Tolnai’s textual world, based on the world’s plurality and replete with culturally charged motifs, associations and visual perceptions, may radically uproot us from our comfortable reading strategy. Since his poetics makes us experience associative processes at the levels of text elements, fragments, or the whole, these constituents function as organisers of metaphors, other tropes, and semantically connected image clusters. The loose composition of his poems allows us to experience tastes, smells, colours, surfaces, as we slowly sink into pulsating life. His lyric poetry and prose are vibrant with the tradition of avant-garde imagination, with boldness and insouciance and atmosphere. The cornerstone of Ottó Tolnai’s art rests on duality: stark reality on the one hand and a unique ‘Tolnaiesque’ imagination on the other. His writing style conjures up a vision of reality which blends the true and the anecdotal, the mythical and the fictional, thus crafting a close link between existence in the world and the artistic articulation of the latter. His work draws on thousands of small intimate loci, experiences, and manifold cultural inspirations, which are then placed into his literary context. Tolnai’s poetic universe is shaped by a consistent process of solidifying reality into metaphor. Many of Tolnai’s artists, writers, painters, historical personages, or even everyday ‘heroes’ come from the encyclopaedia of the Mediterranean–Balkan area, where the banal realities are coded to blend into a specific Tolnaiesque magic. Through the figures from the visual arts, literature, and social history that are set to words in his artistic discourse, he rediscovers the essence of his own art. Reflection on his own activity is a major process in his art: writing is a subject of poetry, events are literary themes, recording of the creative process is a staple in his statements. He is a master of astonishing images, which are the more impressive because they are evoked by simple language and economical use of poetic devices.

In his own words: ‘What matters in poetry is always economy and background, the hidden depth of the world of feelings and thoughts, the invisible, the lavish and inexhaustible “behind”.’

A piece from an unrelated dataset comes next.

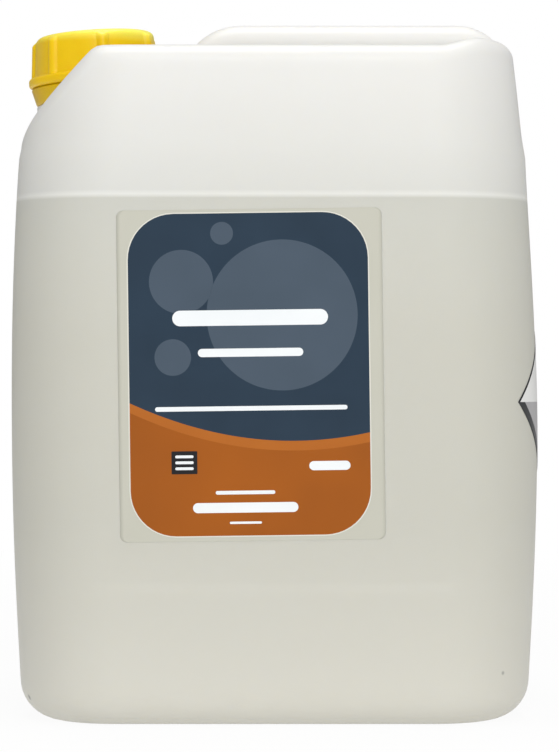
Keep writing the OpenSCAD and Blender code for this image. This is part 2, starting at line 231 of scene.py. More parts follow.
def middle_height(x):
    """Height between the lobes: the leaning shelf, then the trough, then the closed right-hand end."""
    shelf = SHELF_Z + (x - NECK_X) * math.tan(NECK_LEAN)
    low = mix(shelf, TROUGH_Z, ease((x - NECK_X - SHELF_REACH) / TROUGH_SOFT))
    return mix(low, crest(x), ease((x - TROUGH_END_X) / END_RISE))


def top_height(x, y):
    """Top of the can: the middle, mixed smoothly into the lobes across the trough's slope."""
    return mix(middle_height(x), lobe_height(x), ease((np.abs(y) - TROUGH_HALF) / TROUGH_SLOPE))


def make_piece(name, points, faces, material):
    """A smooth mesh object at the origin from an array of points and arrays of faces."""
    mesh = bpy.data.meshes.new(name)
    mesh.from_pydata(points.reshape(-1, 3).tolist(), [], [f for part in faces for f in part.tolist()])
    mesh.validate()
    mesh.polygons.foreach_set("use_smooth", np.ones(len(mesh.polygons), bool))
    mesh.materials.append(material)
    piece = bpy.data.objects.new(name, mesh)
    bpy.context.scene.collection.objects.link(piece)
    return piece


def grid_quads(rows, cols, wrap_rows=False, wrap_cols=False, first=0):
    """Quads of a grid numbered row by row; a wrapped way joins its last line to its first."""
    r = np.arange(rows if wrap_rows else rows - 1)[:, None]
    c = np.arange(cols if wrap_cols else cols - 1)[None, :]
    r1, c1 = (r + 1) % rows, (c + 1) % cols
    quads = np.stack([r * cols + c, r * cols + c1, r1 * cols + c1, r1 * cols + c], -1)
    return first + quads.reshape(-1, 4)


# Plan of the can: steps in half a corner, and the places of upright lines along each straight wall
ARC = 12
ALONG = np.linspace(-1, 1, 45)[:-1]
ACROSS = np.linspace(-1, 1, 53)[:-1]
FRONT_WAY, RIGHT_WAY, BACK_WAY, LEFT_WAY = 1.5 * np.pi, 2 * np.pi, 0.5 * np.pi, np.pi
COLS = 2 * ARC + len(ALONG)
LINES = 2 * ARC + len(ACROSS)


def footprint():
    """One turn round the plan: shares of the half width and depth, and the way each point faces."""
    arc = np.arange(ARC) / ARC * np.pi / 4
    one = np.ones(ARC)

    def side(places, way):
        share = np.concatenate([-one, places, one])
        faces = np.concatenate([way - np.pi / 4 + arc, np.full(len(places), way), way + arc])
        return share, faces

    front, right = side(ALONG, FRONT_WAY), side(ACROSS, RIGHT_WAY)
    back, left = side(ALONG, BACK_WAY), side(ACROSS, LEFT_WAY)
    u = np.concatenate([front[0], np.ones(LINES), -back[0], -np.ones(LINES)])
    v = np.concatenate([-np.ones(COLS), right[0], np.ones(COLS), -left[0]])
    return u, v, np.concatenate([front[1], right[1], back[1], left[1]])


PLAN_U, PLAN_V, PLAN_WAY = footprint()


def wall_ring(z, inward=0.0):
    """Ring of wall points at heights z: corner centres plus corner radius, less the panel and inward."""
    z = np.broadcast_to(z, PLAN_WAY.shape)
    radius = CORNER_R - inward - panel(z, PLAN_WAY)
    x = PLAN_U * (half_width(z) - CORNER_R) + radius * np.cos(PLAN_WAY) - sag_shift(z)
    y = PLAN_V * (half_depth(z) - CORNER_R) + radius * np.sin(PLAN_WAY)
    return np.stack([x, y, z], -1)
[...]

The most important reality for Tolnai is the Adriatic as a source of pleasure, and the bloody canvas of a sail as a metaphor for the disintegrated former Yugoslavia. The Adriatic is a standard Tolnai motif, which recalls and revives a specific regional and historical interpretation of existence. Metaphorically, his texts may be said to be tossed by the waves of the Adriatic like a cork buoy. His books essentially seek to reinterpret the cultural experience of the region and present the meaning of the Adriatic–Balkan–Yugoslav myth from a different perspective. The poet of the Adriatic, as he is dubbed by the Hungarian literary world, outlines a broader cultural and historical perspective, which directs the individual lives of its protagonists, its distinctive feature being the creation of pluralism based on relationships between individuals. These individuals may be the hapless ones, alter egos, masks, existent and non-existent figures, a kind of archived memories which reveal the dramaturgy of the macro- and microworlds of the region though associations, language allusions and illusions. The coordinates of Tolnai’s texts are stamped by a heterogeneous, polyphonic interplay of sounds, everyday conversations and dialogues, by prolific experimenting with narrative techniques, and by self-reflection. A reader faced with such absolutely idiosyncratic poetics and text forms may attain through Tolnai’s ‘arias’, as the author calls the genre of his writing, a full-fledged aesthetic experience. For Tolnai’s works create meaning, just as meaning creates life.